Longtime fans of Harry and Blondie will find much to enjoy in her more often than not candid approach to her life in written form.
It’s only fitting that Debbie Harry should title her memoir Face It. Not only does it work in terms of her reckoning with her past – from her early years growing up in a working-class family, up through her time in New York in the late ‘60s through to her breakthrough with Blondie and the whole crew of influential punk and New Wave artists that sprang from the CBGBs’ scene of the mid-to-late ‘70s – but also with the iconic nature of her very face. Never once does she shy from the latter, going so far as to devoting a handful of sections throughout the book to assorted fan art offering up everything from highly photorealistic paintings to abstract works, all of which are based on Harry’s immediately recognizable visage. Yet Face It goes well the look(s) on which her reputation has been forever cemented within popular culture, both on her own and, more resoundingly, as the face of Blondie.
Yet what becomes most immediately apparent is how Harry’s life and experiences transcend the immediate associate with the CBGB crowd. In fact, hers is a story that spans the three major, formative post-war eras: the cookie-cutter 1950s suburban upbringing with her parents in New Jersey; the bohemian-cum-hippie 1960s New York scene that encompassed both the East Village and Andy Warhol’s Factory scene; and finally the 1970s punk explosion that, as Harry shows, was essentially the logical extension of the scene started by Warhol and his myriad acolytes and eccentrics engaging in a wholly artistic existence.
Recounting her time spent as a waitress at Max’s Kansas City, Harry crosses paths not only with the whole Warhol retinue, but also the members of the Velvet Underground, Miles Davis and a handful of other rebels of that era. It’s these formative stories that help shape the Blondie persona she would adopt and eventually take to the world with in an era perfectly timed to her audio/visual aesthetic. Indeed, it isn’t even until the 1970s that Harry begins pursuing music with any sort of passion or determination (she had previously been a part of Wind in the Willows, an archetypal ‘60s hippie/folk-rock band who managed an album and little else). Her recollections during this time help ground the more mythic elements of the CBGB set and the assorted personalities coming in and out of that particular scene.
Understandably, the bulk of Face It builds towards and inhabits this particular period of her life as it remains the time during which she made a name for herself as a cultural icon. But it’s all the surrounding elements that help put forth a more complete picture of how and why Blondie came to be. Granted, the bulk of the narrative surrounding the CBGB years has been recounted elsewhere and in greater detail – see Please Kill Me and Harry’s involvement in that project and other assorted memoirs and scenester diaries from that time – but it’s still nice to have that firsthand account of what it was actually like living day to day in the filth and grime that was mid-‘70s New York before nearly every band who graced the stage at CBGB ended up with a record contract.

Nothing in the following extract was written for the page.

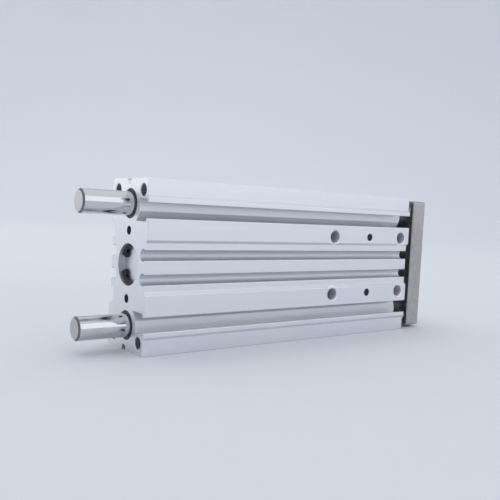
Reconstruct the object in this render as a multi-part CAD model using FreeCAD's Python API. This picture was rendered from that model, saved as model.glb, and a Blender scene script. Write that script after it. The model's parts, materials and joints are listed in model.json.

More rambling recollection than chronological or linear narrative, Face It reads more like a long form interview transcribed nearly verbatim rather than any sort of literary effort. But this approach helps make Harry’s recollections feel all the more organic and genuine, forgoing any sort of long-winded artifice in favor of a more raw and informal sit-down conversation with the punk rock icon. Harry herself acknowledges this following Blondie’s initial brush with rock stardom: “How do we edit our life into a decent story?” she asks, “That’s the rub with an autobiography or memoir. What to reveal, what to keep hidden, what to embellish, what to downplay, what to ignore?… What’s going to compel and what might bore?” It’s a concern she clearly wrestles with throughout, sparing certain events and individuals any sort of personal opinion in favor of a more generalized overview.
Even still, longtime fans of Harry and Blondie will find much to enjoy in her more often than not candid approach to her life in written form. Through the good and the band, success and glorious personal and professional failures, Debbie Harry does nothing if not face the facts of her life, taking stock of where she’s been, what she’s accomplished and how it’s all panned out. In this, Face It is a warts and all portrayal of the life of an icon.